Dalla sintesi di queste impostazioni Galeno giunse alla conclusione che lo spirito o altrimenti detto il neuma, una volta inspirato dall’essere umano arriva ad irradiare tutte le sue parti (cervello, cuore, fegato e gli altri organi che movimentano le specifiche funzioni: metabolismo e digestione, movimenti e sensi, sangue e temperatura).
Ne consegue che la patologia non è altro che lo squilibrio di opposte qualità: caldo e freddo, umido e secco, benessere e malessere e la guarigione era rappresentata dal ristabilire l’equilibrio delle stesse, eliminando la parte eccedente. Aiutare l’espulsione di questa materia peccans tramite salassi, purganti, clisteri ed incisioni diventava quindi la principale prassi terapeutica da attivare con maestria e secondo le esigenze.

L’eredità galenica e lo studio delle “patonimie”


A Galeno è inoltre da attribuirsi il testo De quomodo morborum simulantes sint deprehendendi, che tratta delle simulazioni delle malattie, definite “patomimie”. I soggetti che manifestavano questa antichissima patologia erano soprattutto schiavi che avevano ben d’onde a simulare malattie o più esattamente ad accentuare gli effetti dei danni provocati da una vita non proprio sana. Ma affetti da questa malattia erano anche i militari per evitare spedizioni pericolose o funzionari dell’amministrazione un po’ scansafatiche. Galeno scrisse a tal proposito: “Per molte ragioni gli uomini simulano di essere malati. Sembra dunque lecito che il medico sia in grado di scoprire il vero in tutti i casi simili. E gli ignoranti credono che a lui non sia possibile poter distinguere quelli che simulano da coloro che dicono la verità”. Problema ancor oggi aperto.

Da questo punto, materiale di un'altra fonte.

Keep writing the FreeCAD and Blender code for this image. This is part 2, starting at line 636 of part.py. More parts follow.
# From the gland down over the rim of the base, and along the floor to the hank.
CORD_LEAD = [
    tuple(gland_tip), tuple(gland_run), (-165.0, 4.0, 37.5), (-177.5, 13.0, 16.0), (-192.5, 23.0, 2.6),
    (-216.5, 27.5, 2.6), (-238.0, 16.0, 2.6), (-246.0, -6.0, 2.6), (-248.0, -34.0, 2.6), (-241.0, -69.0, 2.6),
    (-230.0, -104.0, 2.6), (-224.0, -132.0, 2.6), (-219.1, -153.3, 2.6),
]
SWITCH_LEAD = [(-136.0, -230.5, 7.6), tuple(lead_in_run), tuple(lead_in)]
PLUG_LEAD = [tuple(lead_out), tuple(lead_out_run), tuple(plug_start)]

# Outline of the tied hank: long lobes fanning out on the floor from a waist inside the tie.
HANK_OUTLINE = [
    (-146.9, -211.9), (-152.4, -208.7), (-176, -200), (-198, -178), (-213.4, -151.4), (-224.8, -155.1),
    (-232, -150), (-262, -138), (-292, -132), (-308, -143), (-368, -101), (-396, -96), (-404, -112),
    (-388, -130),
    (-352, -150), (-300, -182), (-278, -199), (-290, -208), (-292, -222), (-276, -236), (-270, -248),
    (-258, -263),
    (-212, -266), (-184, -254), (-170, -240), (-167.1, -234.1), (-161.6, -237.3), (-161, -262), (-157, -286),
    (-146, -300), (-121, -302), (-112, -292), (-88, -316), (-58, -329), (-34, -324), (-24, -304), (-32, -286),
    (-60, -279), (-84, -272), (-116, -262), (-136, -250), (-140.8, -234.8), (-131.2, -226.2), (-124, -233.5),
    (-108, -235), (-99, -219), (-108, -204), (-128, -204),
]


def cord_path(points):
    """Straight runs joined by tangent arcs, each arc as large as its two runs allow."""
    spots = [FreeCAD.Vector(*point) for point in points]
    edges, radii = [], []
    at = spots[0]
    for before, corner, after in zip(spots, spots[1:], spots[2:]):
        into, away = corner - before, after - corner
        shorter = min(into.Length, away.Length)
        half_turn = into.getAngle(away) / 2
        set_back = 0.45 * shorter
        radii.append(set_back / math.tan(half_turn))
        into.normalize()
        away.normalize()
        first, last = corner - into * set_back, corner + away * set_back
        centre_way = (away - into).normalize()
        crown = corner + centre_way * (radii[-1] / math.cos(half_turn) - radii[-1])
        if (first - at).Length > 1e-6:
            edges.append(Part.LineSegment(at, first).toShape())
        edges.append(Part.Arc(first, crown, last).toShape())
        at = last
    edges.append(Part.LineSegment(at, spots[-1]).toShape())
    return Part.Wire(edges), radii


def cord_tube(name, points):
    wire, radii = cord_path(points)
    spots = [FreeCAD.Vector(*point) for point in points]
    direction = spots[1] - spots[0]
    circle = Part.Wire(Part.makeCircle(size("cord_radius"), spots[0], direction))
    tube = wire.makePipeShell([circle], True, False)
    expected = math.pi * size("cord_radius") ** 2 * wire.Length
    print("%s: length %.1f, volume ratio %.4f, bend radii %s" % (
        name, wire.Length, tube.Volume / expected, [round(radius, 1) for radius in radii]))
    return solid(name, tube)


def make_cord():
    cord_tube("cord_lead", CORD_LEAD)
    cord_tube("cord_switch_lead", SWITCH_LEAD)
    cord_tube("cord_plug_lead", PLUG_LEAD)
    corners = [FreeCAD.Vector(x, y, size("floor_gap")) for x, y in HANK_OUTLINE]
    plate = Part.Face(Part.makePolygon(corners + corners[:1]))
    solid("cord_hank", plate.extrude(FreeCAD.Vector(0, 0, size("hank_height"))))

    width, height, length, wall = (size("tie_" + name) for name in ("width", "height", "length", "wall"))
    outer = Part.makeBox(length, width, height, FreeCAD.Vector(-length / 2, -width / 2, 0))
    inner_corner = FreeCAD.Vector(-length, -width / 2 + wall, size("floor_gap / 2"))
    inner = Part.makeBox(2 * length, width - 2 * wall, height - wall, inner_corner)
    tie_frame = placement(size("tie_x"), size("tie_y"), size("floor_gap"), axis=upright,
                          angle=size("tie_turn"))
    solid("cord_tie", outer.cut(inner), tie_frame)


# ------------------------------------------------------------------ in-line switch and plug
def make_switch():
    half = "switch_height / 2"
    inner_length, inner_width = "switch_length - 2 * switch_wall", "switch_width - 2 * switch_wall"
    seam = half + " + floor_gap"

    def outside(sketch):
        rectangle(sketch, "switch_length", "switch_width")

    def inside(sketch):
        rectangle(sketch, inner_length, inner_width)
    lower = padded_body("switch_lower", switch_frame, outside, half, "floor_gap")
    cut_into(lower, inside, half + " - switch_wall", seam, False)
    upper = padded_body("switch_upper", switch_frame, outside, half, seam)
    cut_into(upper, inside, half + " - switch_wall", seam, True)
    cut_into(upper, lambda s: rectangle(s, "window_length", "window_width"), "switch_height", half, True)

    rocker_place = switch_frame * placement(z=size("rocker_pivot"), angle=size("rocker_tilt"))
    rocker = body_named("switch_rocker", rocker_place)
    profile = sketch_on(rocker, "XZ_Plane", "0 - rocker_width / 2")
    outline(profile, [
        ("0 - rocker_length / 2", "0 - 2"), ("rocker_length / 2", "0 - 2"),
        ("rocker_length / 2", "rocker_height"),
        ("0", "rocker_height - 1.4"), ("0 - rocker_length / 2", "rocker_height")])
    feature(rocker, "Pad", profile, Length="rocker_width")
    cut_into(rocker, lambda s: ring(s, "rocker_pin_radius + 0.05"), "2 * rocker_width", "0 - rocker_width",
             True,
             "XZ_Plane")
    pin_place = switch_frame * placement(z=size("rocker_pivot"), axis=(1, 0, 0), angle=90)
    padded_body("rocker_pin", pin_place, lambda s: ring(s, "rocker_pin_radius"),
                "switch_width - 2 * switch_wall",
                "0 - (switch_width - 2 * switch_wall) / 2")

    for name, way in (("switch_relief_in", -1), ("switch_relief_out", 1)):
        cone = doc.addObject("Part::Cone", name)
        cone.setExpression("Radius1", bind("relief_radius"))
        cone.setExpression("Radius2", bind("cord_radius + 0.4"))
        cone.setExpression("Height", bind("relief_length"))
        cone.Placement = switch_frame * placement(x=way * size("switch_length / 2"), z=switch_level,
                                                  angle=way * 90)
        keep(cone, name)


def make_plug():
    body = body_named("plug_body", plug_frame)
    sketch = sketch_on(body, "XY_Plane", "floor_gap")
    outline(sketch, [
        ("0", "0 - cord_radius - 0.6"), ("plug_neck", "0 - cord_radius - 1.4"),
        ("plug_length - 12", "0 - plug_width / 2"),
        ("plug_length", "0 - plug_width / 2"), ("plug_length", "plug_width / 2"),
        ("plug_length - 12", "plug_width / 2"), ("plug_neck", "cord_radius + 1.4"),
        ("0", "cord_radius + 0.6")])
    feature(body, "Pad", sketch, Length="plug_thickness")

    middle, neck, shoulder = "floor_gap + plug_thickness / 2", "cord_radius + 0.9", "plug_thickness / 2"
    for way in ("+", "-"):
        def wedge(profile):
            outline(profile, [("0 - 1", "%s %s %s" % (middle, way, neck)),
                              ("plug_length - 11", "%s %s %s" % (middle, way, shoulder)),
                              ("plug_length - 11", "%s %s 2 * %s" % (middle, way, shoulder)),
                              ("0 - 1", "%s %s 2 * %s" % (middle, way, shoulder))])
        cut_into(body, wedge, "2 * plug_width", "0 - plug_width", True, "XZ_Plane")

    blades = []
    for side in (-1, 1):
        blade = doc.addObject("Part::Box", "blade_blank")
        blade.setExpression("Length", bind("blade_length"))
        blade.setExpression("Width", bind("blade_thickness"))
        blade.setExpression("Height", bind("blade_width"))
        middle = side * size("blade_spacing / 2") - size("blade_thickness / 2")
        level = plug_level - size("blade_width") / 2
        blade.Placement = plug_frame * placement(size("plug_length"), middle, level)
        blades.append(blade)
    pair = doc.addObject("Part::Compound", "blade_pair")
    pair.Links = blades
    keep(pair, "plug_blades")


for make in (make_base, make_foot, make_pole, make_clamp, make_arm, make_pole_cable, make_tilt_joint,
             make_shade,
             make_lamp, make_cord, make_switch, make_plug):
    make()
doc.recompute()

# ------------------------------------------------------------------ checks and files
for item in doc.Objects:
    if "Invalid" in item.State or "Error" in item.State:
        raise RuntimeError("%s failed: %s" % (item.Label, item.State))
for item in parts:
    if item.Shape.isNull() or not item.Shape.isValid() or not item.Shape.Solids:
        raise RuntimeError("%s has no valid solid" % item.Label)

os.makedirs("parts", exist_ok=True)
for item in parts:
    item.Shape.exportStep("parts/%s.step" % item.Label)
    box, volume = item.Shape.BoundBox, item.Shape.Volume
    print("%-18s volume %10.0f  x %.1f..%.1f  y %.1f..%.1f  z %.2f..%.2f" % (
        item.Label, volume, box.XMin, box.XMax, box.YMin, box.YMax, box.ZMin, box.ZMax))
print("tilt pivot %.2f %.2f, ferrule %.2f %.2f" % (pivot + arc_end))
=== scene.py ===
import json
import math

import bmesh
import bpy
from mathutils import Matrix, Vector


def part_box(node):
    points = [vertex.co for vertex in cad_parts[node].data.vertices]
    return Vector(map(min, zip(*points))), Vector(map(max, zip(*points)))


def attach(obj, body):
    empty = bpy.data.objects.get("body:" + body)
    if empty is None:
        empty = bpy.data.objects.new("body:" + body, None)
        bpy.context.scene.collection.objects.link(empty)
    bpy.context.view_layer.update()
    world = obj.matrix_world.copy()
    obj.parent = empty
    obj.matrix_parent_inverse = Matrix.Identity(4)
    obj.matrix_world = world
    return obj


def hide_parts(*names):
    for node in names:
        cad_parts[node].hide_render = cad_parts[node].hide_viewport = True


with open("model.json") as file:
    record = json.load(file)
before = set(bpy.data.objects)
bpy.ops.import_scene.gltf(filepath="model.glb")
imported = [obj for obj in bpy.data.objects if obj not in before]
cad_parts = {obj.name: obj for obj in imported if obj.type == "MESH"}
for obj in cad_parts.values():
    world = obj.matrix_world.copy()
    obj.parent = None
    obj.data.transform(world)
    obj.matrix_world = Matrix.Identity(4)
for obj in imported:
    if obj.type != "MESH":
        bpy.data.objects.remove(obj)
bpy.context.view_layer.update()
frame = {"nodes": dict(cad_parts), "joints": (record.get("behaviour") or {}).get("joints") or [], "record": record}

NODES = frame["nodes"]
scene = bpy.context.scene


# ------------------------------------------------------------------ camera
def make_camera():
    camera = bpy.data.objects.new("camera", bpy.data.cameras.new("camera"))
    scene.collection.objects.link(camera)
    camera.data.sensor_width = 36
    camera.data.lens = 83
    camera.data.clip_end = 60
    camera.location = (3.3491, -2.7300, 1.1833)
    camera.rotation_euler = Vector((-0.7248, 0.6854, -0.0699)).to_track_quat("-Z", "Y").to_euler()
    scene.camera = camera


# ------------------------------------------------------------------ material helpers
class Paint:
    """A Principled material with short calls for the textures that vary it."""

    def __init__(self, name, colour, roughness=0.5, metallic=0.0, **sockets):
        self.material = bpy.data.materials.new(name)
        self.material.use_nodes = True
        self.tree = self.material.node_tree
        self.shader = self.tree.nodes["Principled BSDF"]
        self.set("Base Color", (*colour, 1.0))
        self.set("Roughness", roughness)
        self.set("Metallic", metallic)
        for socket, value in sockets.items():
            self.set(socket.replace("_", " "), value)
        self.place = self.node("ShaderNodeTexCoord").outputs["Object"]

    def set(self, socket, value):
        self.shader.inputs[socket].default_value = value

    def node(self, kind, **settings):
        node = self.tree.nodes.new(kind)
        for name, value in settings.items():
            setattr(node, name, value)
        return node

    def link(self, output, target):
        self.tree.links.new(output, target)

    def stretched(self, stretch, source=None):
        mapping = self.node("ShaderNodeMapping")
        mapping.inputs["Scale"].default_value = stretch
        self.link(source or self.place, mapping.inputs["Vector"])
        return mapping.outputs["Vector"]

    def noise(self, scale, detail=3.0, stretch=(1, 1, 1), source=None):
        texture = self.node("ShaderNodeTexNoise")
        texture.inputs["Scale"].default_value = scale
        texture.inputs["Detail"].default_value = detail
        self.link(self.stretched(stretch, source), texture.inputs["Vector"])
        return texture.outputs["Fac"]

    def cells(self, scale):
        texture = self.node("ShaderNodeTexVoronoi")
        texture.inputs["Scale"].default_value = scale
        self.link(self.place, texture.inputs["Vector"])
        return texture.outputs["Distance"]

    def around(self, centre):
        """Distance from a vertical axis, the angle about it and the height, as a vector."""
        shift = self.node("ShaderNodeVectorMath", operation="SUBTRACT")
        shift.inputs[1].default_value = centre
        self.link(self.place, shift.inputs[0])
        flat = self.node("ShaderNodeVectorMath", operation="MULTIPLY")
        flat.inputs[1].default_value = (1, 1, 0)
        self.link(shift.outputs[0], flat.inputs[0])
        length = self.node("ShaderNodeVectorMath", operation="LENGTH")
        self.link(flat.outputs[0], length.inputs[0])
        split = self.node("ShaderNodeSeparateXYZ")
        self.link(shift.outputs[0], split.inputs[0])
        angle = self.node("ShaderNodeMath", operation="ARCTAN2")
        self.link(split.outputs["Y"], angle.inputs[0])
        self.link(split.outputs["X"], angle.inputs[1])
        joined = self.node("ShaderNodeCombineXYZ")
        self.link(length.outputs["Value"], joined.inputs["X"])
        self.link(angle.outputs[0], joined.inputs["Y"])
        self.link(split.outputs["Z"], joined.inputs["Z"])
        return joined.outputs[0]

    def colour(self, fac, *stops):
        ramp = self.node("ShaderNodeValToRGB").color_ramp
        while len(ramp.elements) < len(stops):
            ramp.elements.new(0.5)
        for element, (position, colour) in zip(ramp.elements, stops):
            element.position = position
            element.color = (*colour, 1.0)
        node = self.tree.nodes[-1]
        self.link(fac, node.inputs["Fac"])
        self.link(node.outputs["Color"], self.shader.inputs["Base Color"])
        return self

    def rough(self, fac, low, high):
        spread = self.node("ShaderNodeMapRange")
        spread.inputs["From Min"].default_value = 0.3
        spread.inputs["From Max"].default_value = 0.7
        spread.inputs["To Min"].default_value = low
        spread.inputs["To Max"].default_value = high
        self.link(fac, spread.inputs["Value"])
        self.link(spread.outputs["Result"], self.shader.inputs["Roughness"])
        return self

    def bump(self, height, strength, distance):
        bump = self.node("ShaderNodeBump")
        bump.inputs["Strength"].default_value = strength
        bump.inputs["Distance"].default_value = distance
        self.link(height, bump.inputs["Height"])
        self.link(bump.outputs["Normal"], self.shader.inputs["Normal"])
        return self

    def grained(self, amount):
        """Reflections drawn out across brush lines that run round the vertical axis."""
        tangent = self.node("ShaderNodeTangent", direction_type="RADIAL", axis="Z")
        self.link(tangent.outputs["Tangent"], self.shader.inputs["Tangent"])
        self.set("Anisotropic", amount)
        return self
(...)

La gestione delle malattie inspiegabili portò, durante il tardo impero ad alcune regressioni, come la reintroduzione, ad opera di Origene di Alessandria, della credenza che l’epilessia e il sonnambulismo fossero di origine demoniaca, cosicché gli epilettici vennero esclusi dall’Eucarestia. L’unico interesse che i romani coltivarono con passione fu la fisionomia: ammesso che questa materia possa essere avvicinata alla medicina. Scopo di questa disciplina, che si rivolge sia agli uomini che agli animali, era, da un lato, quello di stabilire le peculiarità degli individui, esaminando le differenze fisiche e razionali, dall’altro d’individuare i rapporti intercorrenti tra l’espressione del volto e il carattere o altre peculiarità di una persona, compresa la possibilità di conoscere la sorte ultra terrena del singolo, sempre in base ai lineamenti. Anche se si fossero conservati è però probabile che questi studi, più che alla medicina, oggi servirebbero ai registri teatrali che spesso devono cimentarsi nel ricercare nuove espressioni per i loro attori.